Every touchpoint offers stadiums better comprehension of the fans and how they can engage with the venue. Additionally, this data can also generate more insights that could be used to drive strategies. For instance, the collected info can advance the customer experience by ensuring targeted offers are sent to the fans through the use of a mobile app or via real-time marketing from social media platforms. As fans are making their way out of the stadium, they can be offered loyalty rewards that are redeemable on their future visits.

The cashless POS systems also gather the information that is used after the match event. For instance, stadiums can aim all fans on platforms such as Facebook who purchased ice cream at the previous game with a “FREE ICE CREAM” deduction at any of the upcoming events in the week or month.

The COVID effect

The timing for going cashless in stadiums is right too. According to CPA Practice Advisor, the global digital payments amounted to $4.7 trillion before the end of 2019. After stores and customers encouraged contactless payment methods such as digital wallets and credit cards in attempts to reduce the spread of the novel COVID 19, transactions done through digital platforms are anticipated to reach almost $6.6 trillion before the end of 2021. Square saw that the cashless business went over and above its double in Canada, the United States, Australia, and the United Kingdom in 1 year between February 2020 and February 2021.

More consumers keep on embracing cashless transactions. A study done by the Strawhecker Group concluded that 26% of all consumers were expected to interact with cashless frequently than how they could before the coming of the pandemic. Many of the consumers are in fear of touching cash due to the high risk of the spread of germs. Instead of the use of cash, 27% are expected to use debit and credit cards often, while 34% use digital wallets. One thing you should note is that the transition away from the use of cash in purchases and other transactions could be with us to stay. 70% of all consumers claim that their forced shift to cashless payment will be with them permanently.

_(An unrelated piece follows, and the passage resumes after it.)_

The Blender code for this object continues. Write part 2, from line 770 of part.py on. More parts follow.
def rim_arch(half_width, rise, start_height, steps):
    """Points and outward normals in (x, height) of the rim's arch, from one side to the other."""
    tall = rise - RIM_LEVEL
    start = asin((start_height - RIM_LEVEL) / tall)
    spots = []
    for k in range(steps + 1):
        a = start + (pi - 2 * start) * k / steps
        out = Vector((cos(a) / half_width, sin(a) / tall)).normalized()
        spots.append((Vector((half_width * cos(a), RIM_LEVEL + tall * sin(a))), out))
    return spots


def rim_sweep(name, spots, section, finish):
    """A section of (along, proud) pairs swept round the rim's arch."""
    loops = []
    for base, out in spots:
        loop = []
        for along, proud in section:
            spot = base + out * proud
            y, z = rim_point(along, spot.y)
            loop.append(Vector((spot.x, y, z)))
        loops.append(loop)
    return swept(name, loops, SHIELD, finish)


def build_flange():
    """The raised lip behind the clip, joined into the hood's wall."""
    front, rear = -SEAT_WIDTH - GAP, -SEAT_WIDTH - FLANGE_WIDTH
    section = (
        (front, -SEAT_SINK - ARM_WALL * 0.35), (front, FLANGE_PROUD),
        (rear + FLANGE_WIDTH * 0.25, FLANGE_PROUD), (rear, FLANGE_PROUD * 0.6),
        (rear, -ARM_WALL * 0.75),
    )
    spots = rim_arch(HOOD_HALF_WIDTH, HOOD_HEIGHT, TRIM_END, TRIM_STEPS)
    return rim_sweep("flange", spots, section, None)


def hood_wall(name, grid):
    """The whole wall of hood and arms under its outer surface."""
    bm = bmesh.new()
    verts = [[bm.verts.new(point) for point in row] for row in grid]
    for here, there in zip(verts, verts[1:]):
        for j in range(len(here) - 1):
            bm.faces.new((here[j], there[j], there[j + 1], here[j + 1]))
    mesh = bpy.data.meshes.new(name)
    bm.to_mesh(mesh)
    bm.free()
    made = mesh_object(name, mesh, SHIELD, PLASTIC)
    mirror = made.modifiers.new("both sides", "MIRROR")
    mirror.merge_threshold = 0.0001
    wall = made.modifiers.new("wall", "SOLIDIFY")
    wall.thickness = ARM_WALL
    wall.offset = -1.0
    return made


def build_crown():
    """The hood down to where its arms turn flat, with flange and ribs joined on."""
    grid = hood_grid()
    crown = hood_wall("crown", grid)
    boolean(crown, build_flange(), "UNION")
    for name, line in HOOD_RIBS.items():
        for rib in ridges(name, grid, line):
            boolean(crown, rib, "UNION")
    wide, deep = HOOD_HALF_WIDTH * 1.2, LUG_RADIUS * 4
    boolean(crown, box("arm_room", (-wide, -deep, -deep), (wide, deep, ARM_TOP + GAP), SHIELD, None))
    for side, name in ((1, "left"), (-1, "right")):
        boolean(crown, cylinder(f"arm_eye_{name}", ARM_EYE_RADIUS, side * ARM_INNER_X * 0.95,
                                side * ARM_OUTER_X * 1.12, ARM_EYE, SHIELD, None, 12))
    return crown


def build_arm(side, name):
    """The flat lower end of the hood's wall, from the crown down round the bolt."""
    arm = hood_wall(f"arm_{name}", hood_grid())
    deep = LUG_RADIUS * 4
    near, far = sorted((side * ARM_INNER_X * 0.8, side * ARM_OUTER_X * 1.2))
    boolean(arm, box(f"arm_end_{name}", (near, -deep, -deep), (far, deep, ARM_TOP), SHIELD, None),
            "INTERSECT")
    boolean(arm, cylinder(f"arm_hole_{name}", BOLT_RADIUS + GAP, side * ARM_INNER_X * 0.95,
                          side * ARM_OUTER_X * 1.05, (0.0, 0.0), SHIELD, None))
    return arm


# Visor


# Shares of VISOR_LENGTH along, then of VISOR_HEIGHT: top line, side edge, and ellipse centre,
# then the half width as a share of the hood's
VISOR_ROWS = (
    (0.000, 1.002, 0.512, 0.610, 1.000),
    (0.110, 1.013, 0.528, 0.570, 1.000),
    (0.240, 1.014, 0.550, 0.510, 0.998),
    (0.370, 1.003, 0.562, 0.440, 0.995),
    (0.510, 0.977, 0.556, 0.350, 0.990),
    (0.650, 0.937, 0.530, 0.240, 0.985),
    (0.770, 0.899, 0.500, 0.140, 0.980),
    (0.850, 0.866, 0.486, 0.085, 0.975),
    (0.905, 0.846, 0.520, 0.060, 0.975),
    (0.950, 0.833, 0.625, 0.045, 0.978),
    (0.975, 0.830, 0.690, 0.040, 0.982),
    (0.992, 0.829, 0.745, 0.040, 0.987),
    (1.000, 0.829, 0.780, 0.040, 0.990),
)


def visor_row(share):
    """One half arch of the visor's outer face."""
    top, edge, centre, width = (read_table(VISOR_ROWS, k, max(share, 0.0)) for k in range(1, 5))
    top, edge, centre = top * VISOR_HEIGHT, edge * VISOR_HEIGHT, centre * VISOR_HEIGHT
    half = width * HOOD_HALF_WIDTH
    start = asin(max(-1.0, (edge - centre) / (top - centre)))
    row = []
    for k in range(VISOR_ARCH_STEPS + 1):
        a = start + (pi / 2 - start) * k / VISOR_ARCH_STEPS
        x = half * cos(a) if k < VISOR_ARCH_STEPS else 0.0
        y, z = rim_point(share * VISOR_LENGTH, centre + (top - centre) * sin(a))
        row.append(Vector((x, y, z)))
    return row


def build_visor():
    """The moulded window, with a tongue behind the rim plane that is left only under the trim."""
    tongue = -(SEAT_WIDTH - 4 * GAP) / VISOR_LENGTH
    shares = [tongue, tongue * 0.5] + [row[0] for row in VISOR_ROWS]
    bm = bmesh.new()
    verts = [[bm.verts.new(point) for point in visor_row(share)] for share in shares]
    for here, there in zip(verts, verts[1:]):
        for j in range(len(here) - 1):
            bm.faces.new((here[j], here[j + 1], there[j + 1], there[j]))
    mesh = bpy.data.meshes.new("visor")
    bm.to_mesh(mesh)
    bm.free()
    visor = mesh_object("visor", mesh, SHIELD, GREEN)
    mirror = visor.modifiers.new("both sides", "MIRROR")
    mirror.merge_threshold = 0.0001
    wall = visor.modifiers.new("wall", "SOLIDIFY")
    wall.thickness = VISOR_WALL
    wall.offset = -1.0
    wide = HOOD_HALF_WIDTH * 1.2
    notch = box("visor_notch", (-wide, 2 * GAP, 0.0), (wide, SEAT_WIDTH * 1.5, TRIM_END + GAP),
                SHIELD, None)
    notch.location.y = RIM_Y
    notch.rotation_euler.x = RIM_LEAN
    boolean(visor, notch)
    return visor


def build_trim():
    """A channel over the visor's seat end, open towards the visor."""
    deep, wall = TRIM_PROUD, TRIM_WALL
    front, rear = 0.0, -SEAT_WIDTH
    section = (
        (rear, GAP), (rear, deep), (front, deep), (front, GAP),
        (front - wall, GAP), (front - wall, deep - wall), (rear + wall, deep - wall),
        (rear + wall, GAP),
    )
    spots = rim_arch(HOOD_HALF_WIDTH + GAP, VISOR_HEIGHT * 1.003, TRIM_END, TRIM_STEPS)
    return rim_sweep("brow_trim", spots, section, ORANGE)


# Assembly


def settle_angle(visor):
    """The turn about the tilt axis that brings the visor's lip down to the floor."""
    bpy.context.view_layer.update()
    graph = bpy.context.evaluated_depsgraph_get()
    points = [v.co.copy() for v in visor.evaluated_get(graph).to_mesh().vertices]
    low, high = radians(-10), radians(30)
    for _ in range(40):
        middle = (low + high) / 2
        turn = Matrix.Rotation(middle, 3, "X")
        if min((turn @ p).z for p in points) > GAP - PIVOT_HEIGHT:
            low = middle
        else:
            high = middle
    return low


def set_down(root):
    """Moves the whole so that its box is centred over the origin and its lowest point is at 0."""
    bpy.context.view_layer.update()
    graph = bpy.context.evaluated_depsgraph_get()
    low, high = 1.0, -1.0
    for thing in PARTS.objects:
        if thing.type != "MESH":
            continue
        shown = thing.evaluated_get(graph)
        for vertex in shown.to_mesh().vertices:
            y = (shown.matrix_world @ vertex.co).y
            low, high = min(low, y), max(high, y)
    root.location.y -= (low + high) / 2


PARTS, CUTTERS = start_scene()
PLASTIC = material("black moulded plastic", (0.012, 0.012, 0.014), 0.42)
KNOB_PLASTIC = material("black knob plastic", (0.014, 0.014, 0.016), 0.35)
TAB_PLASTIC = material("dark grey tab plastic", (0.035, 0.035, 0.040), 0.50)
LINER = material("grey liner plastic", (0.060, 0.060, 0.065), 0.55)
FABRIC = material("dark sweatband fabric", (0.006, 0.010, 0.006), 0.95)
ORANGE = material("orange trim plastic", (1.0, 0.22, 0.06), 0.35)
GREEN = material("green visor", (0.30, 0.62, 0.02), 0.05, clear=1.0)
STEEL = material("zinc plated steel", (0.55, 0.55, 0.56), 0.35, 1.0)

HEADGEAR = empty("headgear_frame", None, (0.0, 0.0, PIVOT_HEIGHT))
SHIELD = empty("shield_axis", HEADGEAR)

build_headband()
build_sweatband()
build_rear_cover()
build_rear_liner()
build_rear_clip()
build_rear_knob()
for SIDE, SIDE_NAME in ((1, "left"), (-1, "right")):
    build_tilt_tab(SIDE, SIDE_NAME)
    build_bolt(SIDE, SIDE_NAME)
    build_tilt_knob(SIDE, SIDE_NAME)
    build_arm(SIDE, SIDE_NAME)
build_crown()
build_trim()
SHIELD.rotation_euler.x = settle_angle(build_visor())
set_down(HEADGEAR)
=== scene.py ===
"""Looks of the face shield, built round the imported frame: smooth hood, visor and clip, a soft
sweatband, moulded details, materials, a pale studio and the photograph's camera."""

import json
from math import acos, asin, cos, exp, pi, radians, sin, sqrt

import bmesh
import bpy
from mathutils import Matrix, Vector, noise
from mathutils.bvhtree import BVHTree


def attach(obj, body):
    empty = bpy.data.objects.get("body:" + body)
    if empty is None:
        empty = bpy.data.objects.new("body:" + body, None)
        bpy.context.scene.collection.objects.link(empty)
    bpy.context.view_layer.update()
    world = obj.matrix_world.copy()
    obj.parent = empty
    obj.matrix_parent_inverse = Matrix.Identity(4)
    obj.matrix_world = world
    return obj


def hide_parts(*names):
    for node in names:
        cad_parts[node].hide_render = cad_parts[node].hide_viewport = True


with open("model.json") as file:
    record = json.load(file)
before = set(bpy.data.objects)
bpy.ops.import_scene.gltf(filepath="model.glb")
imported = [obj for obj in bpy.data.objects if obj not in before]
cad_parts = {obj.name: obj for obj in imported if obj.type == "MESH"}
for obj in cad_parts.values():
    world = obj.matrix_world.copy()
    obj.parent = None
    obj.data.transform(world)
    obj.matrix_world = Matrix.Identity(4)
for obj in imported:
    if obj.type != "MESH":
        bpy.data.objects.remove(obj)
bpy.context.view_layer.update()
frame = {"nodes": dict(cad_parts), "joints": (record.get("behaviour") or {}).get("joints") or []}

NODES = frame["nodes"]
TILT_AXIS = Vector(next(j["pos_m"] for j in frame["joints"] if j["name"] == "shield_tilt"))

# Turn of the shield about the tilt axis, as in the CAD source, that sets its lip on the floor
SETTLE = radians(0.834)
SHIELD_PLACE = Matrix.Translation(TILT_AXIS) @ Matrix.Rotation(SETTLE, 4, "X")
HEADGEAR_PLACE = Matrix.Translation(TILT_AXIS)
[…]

COVID 19 had an impact on stadiums too. During the Coronavirus pandemic, live events were either held without fans or canceled, hence having a big hit on stadium revenue. As the management commenced the planning of the reopening process, the use of other methods of payment apart from cash was sensible.

The shift to other digital payments brought COVID-related advantages, such as the reduction of fear of scattering this virus to cohorts through the handling of both coins and cash. Additionally, there was streamlining of operations since cashiers were not required to provide change or count money. By shifting to digital payments, processing fees were eliminated charged by banks for the deposit of large amounts of money, hence preventing loss from human error or theft.

In Atlanta, the Mercedes Benz arena shifted to cashless modes in 2019 to ensure that waiting time was reduced while transactions sped up. The stadium served as a model for others who were in the process of making a shift during or after COVID 19 since it was the first big arena to embrace cashless transactions. In an exclusive interview with Atlanta Journal-Constitution, the Director of Business Strategy Gordon Barfield, claimed that the conversion to a cashless operation was able to save the stadium $350,000 in all expenses by getting rid of the costs associated with movement, counting, and securing huge amounts of cash in the arena.

The technology that enables cashless arenas

Venues are still bound to accept debit and credit cards and other digital methods of payments, such as smartwatches and smartphones, and POS systems, which include Square Terminal, which allows near field communication payments.

Bigger venues that include Mercedes- Benz are in the process of installation of reverse ATMs, where the patrons can turn cash into the respective prepaid debit cards with no deduction of transaction fee. These debit cards could be used outside the stadium too. Look for a decline in the purchase of money counting machines because of this trend!